Morgan’s presence is an insurance policy up to a point, since his naïf persona is naturally humorous. Yet aside from a handful of loopy, off-the-wall bits, Cop Out—the first feature Smith has directed but not written—is pretty bland stuff. Airplane food has more flavor, and they make you pay for that now, too. Of course the material skews toward adolescent males and their slightly older, slacker brethren, but even they’ll be asking, “Tina Fey, where are you?”
There’s every reason to believe the best moments are attributable to the improv skills of Morgan and Sean William Scott, who plays a drug-addled, acrobatic thief.
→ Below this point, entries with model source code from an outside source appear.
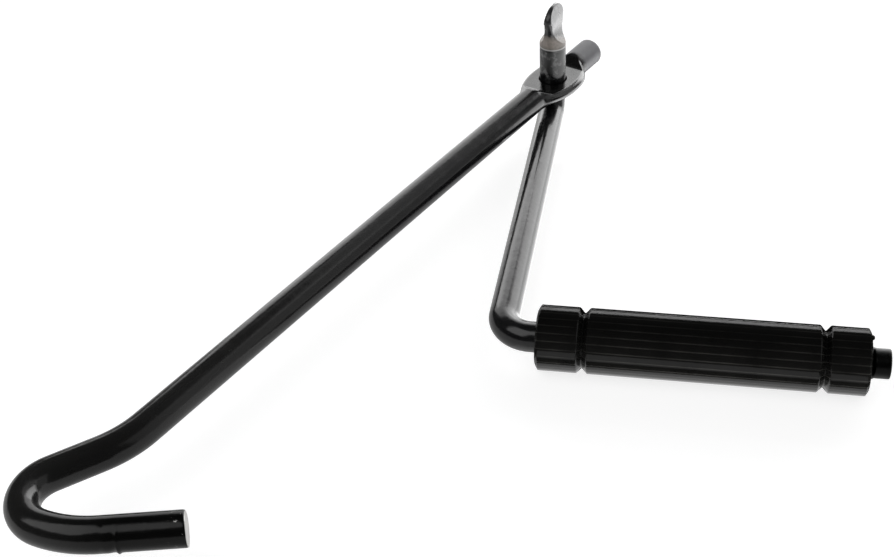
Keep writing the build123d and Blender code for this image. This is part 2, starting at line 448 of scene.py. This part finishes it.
def crank_bar():
    theta = circle(AROUND)
    route = crank_route()
    round_from = TONGUE_TOP - PIN_ROUND_TOP + 3
    ring_past = TONGUE_TOP - PIN_RING + 5
    bend_past = 66
    shaft_from = route.length - (SHAFT_END - ELBOW_R)
    _, heading, side = route.sample(route.length)
    # the sections turn slowly along the arm, so that along the shaft their side points along the arm
    drift = np.arctan2(np.dot(np.cross(heading, side), ARM_AXIS), np.dot(side, ARM_AXIS))
    tip = TONGUE_TOP - TONGUE_WIDEST
    cap = [tip * (1 - cos(a)) for a in np.linspace(0.12, pi / 2, 22)]
    rings = []
    squeeze_at = route.length - (SHAFT_END - SQUEEZE_START)
    squeeze_full = route.length - (SHAFT_END - SQUEEZE_FULL)
    stations = cap[:-1] + spaced(
        (cap[-1], round_from, 0.34), (round_from, ring_past, 0.25), (ring_past, bend_past, 1.0),
        (bend_past, shaft_from - 18, 2.2), (shaft_from - 18, shaft_from + 4, 0.7),
        (shaft_from + 4, squeeze_at - 1, 2.4), (squeeze_at - 1, squeeze_full + 0.8, 0.2),
        (squeeze_full + 0.8, route.length - 0.9, 0.6))
    for s in stations:
        at, heading, side = route.sample(s)
        twist = drift * float(smooth(bend_past + 4, shaft_from - 20, s))
        side = turned(side, heading, twist)
        over = np.cross(heading, side)
        z = TONGUE_TOP - s
        if z > PIN_ROUND_TOP - 3:
            across, up = tongue_section(z, theta)
        elif z > PIN_RING - 5:
            radius = CRANK_R + pin_ring(z)
            across, up = radius * np.cos(theta), radius * np.sin(theta)
        elif s > squeeze_at - 1:
            across, up = squeezed_section(s - squeeze_at, theta)
        else:
            across, up = CRANK_R * np.cos(theta), CRANK_R * np.sin(theta)
        rings.append(at + np.outer(across, side) + np.outer(up, over))
    rings = rings + rounded_end(rings[-1], route.at, SHAFT_ROUND)
    return build("crank_bar_skin", rings)


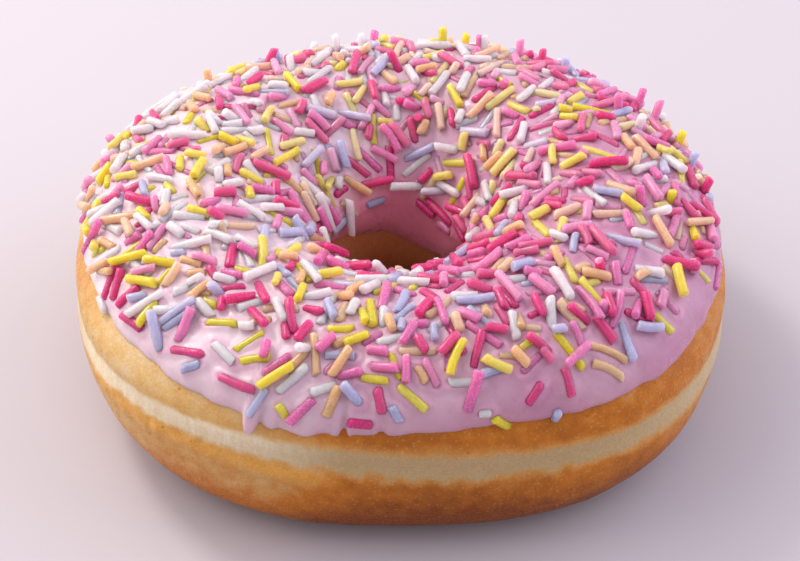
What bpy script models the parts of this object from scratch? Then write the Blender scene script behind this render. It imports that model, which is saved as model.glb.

Screenwriters Robb and Mark Cullen rely heavily on a non-stop torrent of cussing, so much so that Susie Essman’s appearance as a pistol-packing, foul-mouthed homeowner fizzles for lack of contrast. (If she can’t make the f-word funny, no one can.) Overall, the picture feels slapdash and inorganic, too violent and perfunctory to be a worthy successor to 48 Hrs., Lethal Weapon or Running Scared.
Jimmy Monroe (Willis) and Paul Hodges (Morgan) have been on the job together for nine years. No orientation is necessary when, during the opening scene, Paul (amusingly) interrogates a suspect using lines from a plethora of movies and Jimmy (less amusingly) draws a phallus on the two-way mirror for the perp to fellate. While Jimmy’s the adult in the relationship, his childlike side is tapped when he’s forced to sell a prized baseball card his father gave him. He needs the cash to pay for his daughter’s wedding and thereby cock-block his ball-busting ex’s rich husband (Jason Lee). The card is stolen, leading the crime-fighters to an ambitious drug dealer nicknamed Poh Boy. When this baseball-loving cholo isn’t having his little brother execute an underling in church, he’s using the batting cage in his basement to torture people.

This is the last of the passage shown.